Task:
Reproduce this listing in full.
========
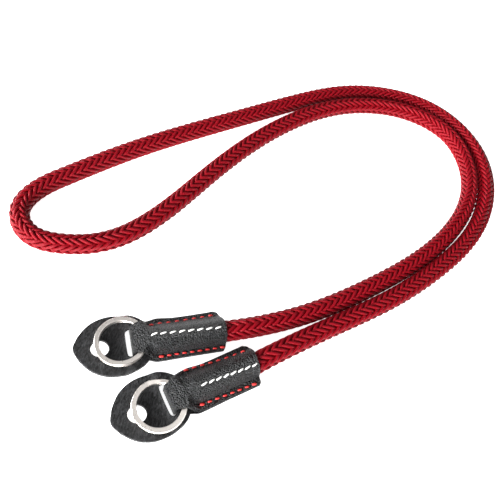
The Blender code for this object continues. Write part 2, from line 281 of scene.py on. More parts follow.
red_yarn, tree, shader = nodes_of("red_yarn")
strand_uv = add_node(tree, "ShaderNodeUVMap", {"uv_map": "strand"})
along_yarn = {"Scale": (2.6, 30.0, 1.0)}
stretched = add_node(tree, "ShaderNodeMapping", along_yarn, {"Vector": (strand_uv, "UV")})
filaments = add_noise(tree, stretched, "Vector", 1.0, 3.0, 0.6)
place = add_node(tree, "ShaderNodeTexCoord")
mottle = add_noise(tree, place, "Object", 420.0, 2.0)
# Painted shade: the mesh's shade attribute, with some random mottle added, picks the colour on the ramp.
# The ramp runs from a deeper crimson painted into the gaps, the strands' edges and their dips under
# crossings to the lit yarn colour on the ridges.
rise = add_node(tree, "ShaderNodeAttribute", {"attribute_name": "rise"})
shade = add_node(tree, "ShaderNodeMath", {"operation": "MULTIPLY_ADD"})
tree.links.new(mottle.outputs["Fac"], shade.inputs[0])
shade.inputs[1].default_value = 0.3
tree.links.new(rise.outputs["Fac"], shade.inputs[2])
yarn_colour = add_ramp(
    tree, shade, "Value", [(0.15, (0.18, 0.0006, 0.003)), (1.0, (0.17, 0.0012, 0.0055))]
)
yarn_bump = add_bump(tree, filaments, "Fac", 0.5, 0.0002)
tree.links.new(yarn_colour.outputs["Color"], shader.inputs["Base Color"])
tree.links.new(yarn_bump.outputs["Normal"], shader.inputs["Normal"])
shader.inputs["Roughness"].default_value = 0.46
shader.inputs["Specular IOR Level"].default_value = 0.26
shader.inputs["Specular Tint"].default_value = (1.0, 0.45, 0.5, 1.0)

in_tab = [ROPE_START + share * (TAB_END - ROPE_START) for share in (0.0, 0.35, 0.7, 1.0)]
route = [point_in_tab(ENDS["a"], along) for along in in_tab]
route += ROPE_ROUTE
route += [point_in_tab(ENDS["b"], along) for along in reversed(in_tab)]
rope_line = natural_spline(route)
travelled, middle = evenly_spaced(rope_line, round(lengths_along(rope_line)[-1] / STRAND_STEP))
forward = unit(np.gradient(middle, axis=0))
rope_side = unit(np.cross(forward, (0.0, 0.0, 1.0)))
rope_up = np.cross(rope_side, forward)
from_end = np.minimum(travelled, travelled[-1] - travelled)
squeezed = 1 - eased((from_end - (TAB_END - ROPE_START)) / SQUEEZE_FADES_OVER)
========
Task output:
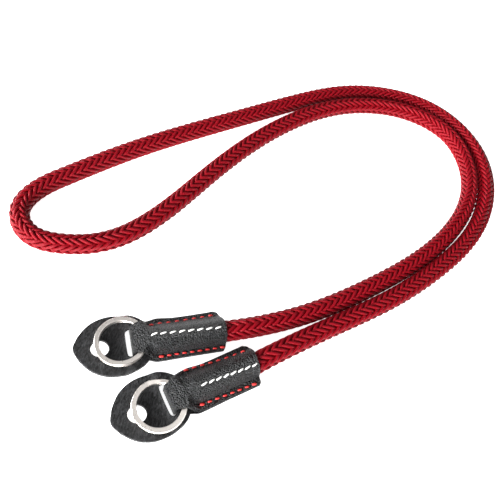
The Blender code for this object continues. Write part 2, from line 281 of scene.py on. More parts follow.
red_yarn, tree, shader = nodes_of("red_yarn")
strand_uv = add_node(tree, "ShaderNodeUVMap", {"uv_map": "strand"})
along_yarn = {"Scale": (2.6, 30.0, 1.0)}
stretched = add_node(tree, "ShaderNodeMapping", along_yarn, {"Vector": (strand_uv, "UV")})
filaments = add_noise(tree, stretched, "Vector", 1.0, 3.0, 0.6)
place = add_node(tree, "ShaderNodeTexCoord")
mottle = add_noise(tree, place, "Object", 420.0, 2.0)
# Painted shade: the mesh's shade attribute, with some random mottle added, picks the colour on the ramp.
# The ramp runs from a deeper crimson painted into the gaps, the strands' edges and their dips under
# crossings to the lit yarn colour on the ridges.
rise = add_node(tree, "ShaderNodeAttribute", {"attribute_name": "rise"})
shade = add_node(tree, "ShaderNodeMath", {"operation": "MULTIPLY_ADD"})
tree.links.new(mottle.outputs["Fac"], shade.inputs[0])
shade.inputs[1].default_value = 0.3
tree.links.new(rise.outputs["Fac"], shade.inputs[2])
yarn_colour = add_ramp(
    tree, shade, "Value", [(0.15, (0.18, 0.0006, 0.003)), (1.0, (0.17, 0.0012, 0.0055))]
)
yarn_bump = add_bump(tree, filaments, "Fac", 0.5, 0.0002)
tree.links.new(yarn_colour.outputs["Color"], shader.inputs["Base Color"])
tree.links.new(yarn_bump.outputs["Normal"], shader.inputs["Normal"])
shader.inputs["Roughness"].default_value = 0.46
shader.inputs["Specular IOR Level"].default_value = 0.26
shader.inputs["Specular Tint"].default_value = (1.0, 0.45, 0.5, 1.0)

in_tab = [ROPE_START + share * (TAB_END - ROPE_START) for share in (0.0, 0.35, 0.7, 1.0)]
route = [point_in_tab(ENDS["a"], along) for along in in_tab]
route += ROPE_ROUTE
route += [point_in_tab(ENDS["b"], along) for along in reversed(in_tab)]
rope_line = natural_spline(route)
travelled, middle = evenly_spaced(rope_line, round(lengths_along(rope_line)[-1] / STRAND_STEP))
forward = unit(np.gradient(middle, axis=0))
rope_side = unit(np.cross(forward, (0.0, 0.0, 1.0)))
rope_up = np.cross(rope_side, forward)
from_end = np.minimum(travelled, travelled[-1] - travelled)
squeezed = 1 - eased((from_end - (TAB_END - ROPE_START)) / SQUEEZE_FADES_OVER)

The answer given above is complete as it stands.